### TASK DETAILS:
Only one span of the listing below is wanted: the lines from the one with "elbow_body();" through the one with "pale studio floor.", reproduced exactly, both ends kept.

━━━━━━━━━━

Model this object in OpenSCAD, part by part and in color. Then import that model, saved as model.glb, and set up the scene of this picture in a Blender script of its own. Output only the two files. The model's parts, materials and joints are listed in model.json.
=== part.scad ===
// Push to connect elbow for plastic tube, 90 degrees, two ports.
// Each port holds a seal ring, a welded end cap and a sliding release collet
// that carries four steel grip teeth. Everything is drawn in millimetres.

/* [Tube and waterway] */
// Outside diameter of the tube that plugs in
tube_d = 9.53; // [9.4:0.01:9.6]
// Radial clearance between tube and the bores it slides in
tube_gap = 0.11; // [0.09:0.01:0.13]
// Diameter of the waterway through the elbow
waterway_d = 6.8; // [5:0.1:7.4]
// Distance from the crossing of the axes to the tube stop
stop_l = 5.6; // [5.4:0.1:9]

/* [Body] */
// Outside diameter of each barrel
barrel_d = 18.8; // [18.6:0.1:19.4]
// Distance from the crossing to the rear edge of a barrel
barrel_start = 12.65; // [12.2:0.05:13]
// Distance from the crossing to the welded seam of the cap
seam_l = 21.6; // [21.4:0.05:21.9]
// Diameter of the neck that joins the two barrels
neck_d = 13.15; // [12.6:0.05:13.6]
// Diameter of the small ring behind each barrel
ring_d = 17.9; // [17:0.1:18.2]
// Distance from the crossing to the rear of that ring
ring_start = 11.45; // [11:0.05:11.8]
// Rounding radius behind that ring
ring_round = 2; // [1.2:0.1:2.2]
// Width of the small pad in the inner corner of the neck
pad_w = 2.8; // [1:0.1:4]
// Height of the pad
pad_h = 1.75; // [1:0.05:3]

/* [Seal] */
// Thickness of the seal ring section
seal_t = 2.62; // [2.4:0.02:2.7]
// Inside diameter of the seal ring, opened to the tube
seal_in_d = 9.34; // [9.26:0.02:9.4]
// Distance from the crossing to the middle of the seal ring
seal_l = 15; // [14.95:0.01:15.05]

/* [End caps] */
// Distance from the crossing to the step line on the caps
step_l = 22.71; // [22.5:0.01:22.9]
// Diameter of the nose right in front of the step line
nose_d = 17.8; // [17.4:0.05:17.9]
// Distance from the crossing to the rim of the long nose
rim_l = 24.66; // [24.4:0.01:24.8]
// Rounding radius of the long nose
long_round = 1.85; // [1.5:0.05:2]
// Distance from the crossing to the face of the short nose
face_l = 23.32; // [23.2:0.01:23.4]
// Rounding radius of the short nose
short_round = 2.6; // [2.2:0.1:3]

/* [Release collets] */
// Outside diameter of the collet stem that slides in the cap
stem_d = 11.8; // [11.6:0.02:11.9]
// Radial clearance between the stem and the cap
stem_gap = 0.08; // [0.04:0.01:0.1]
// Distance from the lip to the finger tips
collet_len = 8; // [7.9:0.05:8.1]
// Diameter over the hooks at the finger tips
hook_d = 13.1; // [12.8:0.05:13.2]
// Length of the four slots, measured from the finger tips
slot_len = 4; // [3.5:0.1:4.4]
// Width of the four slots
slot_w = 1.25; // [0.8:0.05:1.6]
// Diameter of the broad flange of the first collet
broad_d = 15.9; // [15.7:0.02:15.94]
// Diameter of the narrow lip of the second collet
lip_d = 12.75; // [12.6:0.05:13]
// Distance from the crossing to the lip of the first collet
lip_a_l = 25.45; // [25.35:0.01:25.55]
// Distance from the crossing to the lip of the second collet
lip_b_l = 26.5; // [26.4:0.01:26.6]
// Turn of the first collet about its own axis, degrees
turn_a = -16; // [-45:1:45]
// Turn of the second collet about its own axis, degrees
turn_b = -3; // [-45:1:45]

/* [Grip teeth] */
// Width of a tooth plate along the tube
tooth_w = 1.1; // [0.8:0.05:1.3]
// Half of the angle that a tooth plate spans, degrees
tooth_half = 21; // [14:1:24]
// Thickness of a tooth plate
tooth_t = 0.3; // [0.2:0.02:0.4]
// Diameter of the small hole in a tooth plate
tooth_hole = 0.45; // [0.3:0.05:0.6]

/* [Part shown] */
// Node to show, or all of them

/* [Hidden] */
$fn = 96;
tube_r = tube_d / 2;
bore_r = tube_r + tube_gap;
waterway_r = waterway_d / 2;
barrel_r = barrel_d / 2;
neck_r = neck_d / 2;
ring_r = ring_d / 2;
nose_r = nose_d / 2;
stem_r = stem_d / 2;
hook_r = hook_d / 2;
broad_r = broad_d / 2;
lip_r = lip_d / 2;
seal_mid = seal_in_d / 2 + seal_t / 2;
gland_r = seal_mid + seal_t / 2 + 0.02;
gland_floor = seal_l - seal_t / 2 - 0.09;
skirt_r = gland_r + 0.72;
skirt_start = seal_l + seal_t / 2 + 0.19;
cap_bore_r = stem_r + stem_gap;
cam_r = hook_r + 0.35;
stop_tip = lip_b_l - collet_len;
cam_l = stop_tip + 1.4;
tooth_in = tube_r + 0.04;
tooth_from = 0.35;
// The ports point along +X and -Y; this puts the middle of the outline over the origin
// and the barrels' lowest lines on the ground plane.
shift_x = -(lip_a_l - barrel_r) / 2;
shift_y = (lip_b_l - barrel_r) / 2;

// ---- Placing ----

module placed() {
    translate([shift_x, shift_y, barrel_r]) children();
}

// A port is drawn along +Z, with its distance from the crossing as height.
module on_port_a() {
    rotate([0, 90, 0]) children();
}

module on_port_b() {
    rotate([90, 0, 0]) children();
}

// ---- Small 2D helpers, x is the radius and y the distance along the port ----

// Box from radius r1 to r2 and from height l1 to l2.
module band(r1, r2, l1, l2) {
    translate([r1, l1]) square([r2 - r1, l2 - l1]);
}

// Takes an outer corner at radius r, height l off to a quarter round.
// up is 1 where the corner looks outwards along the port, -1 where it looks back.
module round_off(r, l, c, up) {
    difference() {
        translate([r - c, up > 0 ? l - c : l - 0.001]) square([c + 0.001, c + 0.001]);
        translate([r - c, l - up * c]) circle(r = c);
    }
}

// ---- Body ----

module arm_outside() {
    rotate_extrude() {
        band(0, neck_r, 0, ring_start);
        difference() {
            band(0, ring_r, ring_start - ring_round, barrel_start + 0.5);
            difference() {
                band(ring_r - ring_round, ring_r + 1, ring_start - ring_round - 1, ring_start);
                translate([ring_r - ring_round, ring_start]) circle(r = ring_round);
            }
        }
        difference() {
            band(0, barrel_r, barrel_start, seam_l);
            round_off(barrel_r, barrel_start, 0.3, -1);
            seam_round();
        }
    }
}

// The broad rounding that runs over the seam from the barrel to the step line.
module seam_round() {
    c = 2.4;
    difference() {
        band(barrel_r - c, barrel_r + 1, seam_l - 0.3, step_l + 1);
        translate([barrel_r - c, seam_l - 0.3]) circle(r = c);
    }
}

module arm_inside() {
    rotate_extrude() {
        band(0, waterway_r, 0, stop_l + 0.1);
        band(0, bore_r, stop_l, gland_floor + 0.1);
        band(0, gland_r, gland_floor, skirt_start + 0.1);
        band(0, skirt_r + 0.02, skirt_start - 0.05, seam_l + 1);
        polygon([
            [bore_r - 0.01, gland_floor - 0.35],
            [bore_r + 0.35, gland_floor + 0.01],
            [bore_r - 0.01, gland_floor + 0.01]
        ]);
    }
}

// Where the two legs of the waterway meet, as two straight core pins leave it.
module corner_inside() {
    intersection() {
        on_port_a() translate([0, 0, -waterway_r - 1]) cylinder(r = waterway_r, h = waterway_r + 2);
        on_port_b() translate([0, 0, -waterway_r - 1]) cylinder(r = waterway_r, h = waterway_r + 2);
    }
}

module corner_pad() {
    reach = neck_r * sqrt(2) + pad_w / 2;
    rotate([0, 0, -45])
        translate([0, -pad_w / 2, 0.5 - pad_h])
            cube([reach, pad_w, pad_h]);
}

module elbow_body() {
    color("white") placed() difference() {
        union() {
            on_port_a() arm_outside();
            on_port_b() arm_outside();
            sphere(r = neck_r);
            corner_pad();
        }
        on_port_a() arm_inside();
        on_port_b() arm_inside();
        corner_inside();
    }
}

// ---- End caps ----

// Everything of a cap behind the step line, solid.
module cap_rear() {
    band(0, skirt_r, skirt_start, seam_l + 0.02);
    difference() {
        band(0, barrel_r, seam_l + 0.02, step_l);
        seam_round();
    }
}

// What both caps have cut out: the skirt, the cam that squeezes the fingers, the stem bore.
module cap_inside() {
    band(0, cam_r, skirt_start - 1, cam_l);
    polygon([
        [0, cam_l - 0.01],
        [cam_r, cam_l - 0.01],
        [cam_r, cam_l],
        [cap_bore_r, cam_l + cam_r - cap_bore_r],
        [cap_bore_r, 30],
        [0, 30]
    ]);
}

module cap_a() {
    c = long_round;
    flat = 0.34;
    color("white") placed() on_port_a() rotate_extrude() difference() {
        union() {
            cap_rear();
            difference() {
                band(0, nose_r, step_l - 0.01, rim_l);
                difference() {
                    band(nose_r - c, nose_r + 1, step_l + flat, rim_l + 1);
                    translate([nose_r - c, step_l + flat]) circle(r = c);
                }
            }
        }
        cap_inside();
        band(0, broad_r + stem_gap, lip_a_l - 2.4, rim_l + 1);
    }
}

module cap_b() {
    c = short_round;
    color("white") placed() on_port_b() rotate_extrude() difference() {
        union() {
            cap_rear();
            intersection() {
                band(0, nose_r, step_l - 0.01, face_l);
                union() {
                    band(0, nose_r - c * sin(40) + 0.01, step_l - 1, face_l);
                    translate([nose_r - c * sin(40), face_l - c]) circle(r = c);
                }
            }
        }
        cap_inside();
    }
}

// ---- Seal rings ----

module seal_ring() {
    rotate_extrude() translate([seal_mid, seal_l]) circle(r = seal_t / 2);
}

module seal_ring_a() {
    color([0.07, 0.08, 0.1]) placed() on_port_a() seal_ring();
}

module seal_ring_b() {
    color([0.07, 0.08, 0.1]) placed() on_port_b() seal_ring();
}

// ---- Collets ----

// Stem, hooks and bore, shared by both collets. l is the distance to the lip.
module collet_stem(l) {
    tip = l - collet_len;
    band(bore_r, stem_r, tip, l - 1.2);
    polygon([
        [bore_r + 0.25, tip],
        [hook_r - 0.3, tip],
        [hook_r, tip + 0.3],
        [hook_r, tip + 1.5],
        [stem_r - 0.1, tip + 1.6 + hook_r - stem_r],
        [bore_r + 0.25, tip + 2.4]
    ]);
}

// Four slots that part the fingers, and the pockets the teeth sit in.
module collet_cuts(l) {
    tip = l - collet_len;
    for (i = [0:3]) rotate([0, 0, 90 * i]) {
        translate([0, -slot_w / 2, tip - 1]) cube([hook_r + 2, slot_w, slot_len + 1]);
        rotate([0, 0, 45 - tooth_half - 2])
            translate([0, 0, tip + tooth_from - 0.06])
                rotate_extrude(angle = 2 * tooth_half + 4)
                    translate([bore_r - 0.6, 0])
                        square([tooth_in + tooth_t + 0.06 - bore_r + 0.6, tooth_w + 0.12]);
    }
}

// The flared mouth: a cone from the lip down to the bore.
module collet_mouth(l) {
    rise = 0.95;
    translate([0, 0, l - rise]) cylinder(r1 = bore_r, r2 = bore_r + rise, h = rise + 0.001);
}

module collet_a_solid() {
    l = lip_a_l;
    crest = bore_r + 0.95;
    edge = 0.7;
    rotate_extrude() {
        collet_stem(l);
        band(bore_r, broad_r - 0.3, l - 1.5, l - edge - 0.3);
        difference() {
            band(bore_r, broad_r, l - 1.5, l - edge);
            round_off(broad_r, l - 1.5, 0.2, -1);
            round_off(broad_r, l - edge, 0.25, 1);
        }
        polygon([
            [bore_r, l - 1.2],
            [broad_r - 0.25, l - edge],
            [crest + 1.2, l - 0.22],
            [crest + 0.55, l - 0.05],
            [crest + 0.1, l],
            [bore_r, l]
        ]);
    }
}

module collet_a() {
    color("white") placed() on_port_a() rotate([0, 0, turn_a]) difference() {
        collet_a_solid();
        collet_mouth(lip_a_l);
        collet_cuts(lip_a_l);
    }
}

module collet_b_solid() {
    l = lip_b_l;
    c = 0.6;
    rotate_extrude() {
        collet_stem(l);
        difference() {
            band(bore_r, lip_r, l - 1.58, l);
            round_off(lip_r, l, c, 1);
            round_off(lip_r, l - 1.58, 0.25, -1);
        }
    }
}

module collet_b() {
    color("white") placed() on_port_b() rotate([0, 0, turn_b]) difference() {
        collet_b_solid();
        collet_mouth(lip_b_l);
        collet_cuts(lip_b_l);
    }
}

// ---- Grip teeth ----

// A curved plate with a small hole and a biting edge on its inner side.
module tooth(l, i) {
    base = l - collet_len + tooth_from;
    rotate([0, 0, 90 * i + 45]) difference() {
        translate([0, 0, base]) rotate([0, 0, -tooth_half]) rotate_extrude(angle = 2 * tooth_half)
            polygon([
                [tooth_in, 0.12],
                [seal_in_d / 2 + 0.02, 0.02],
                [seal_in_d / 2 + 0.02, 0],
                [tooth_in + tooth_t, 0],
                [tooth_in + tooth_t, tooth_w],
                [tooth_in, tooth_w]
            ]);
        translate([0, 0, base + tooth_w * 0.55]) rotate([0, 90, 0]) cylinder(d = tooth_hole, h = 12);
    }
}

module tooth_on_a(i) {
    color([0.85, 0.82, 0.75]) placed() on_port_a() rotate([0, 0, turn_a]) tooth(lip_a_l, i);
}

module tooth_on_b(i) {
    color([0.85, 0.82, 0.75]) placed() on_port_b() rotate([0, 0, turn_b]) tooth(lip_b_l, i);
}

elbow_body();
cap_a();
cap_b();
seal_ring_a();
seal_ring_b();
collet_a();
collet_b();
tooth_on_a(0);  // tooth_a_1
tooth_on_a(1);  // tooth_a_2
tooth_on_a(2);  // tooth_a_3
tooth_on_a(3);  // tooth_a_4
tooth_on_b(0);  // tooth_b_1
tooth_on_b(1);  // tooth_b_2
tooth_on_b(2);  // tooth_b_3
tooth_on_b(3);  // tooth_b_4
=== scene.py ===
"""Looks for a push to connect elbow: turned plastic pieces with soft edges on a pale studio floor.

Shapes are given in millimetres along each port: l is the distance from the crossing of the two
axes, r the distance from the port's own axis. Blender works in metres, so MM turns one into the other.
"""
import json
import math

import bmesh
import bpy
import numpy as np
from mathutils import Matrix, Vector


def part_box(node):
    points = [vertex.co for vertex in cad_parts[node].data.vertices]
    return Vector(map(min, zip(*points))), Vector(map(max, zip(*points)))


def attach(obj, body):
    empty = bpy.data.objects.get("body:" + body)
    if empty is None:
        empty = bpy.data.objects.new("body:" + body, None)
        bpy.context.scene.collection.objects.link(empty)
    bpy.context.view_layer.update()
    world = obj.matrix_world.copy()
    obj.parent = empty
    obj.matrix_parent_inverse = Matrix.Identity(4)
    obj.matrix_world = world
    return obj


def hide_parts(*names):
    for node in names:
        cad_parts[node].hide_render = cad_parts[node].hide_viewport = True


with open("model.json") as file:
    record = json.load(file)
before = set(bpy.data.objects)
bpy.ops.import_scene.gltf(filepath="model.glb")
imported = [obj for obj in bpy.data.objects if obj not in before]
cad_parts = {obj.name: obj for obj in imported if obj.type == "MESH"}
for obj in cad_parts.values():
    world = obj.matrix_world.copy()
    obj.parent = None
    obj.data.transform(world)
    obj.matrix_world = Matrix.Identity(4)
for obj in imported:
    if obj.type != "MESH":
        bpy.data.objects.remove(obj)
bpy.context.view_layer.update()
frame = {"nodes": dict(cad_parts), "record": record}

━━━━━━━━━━

### WRITTEN ANSWER:
elbow_body();
cap_a();
cap_b();
seal_ring_a();
seal_ring_b();
collet_a();
collet_b();
tooth_on_a(0);  // tooth_a_1
tooth_on_a(1);  // tooth_a_2
tooth_on_a(2);  // tooth_a_3
tooth_on_a(3);  // tooth_a_4
tooth_on_b(0);  // tooth_b_1
tooth_on_b(1);  // tooth_b_2
tooth_on_b(2);  // tooth_b_3
tooth_on_b(3);  // tooth_b_4
=== scene.py ===
"""Looks for a push to connect elbow: turned plastic pieces with soft edges on a pale studio floor.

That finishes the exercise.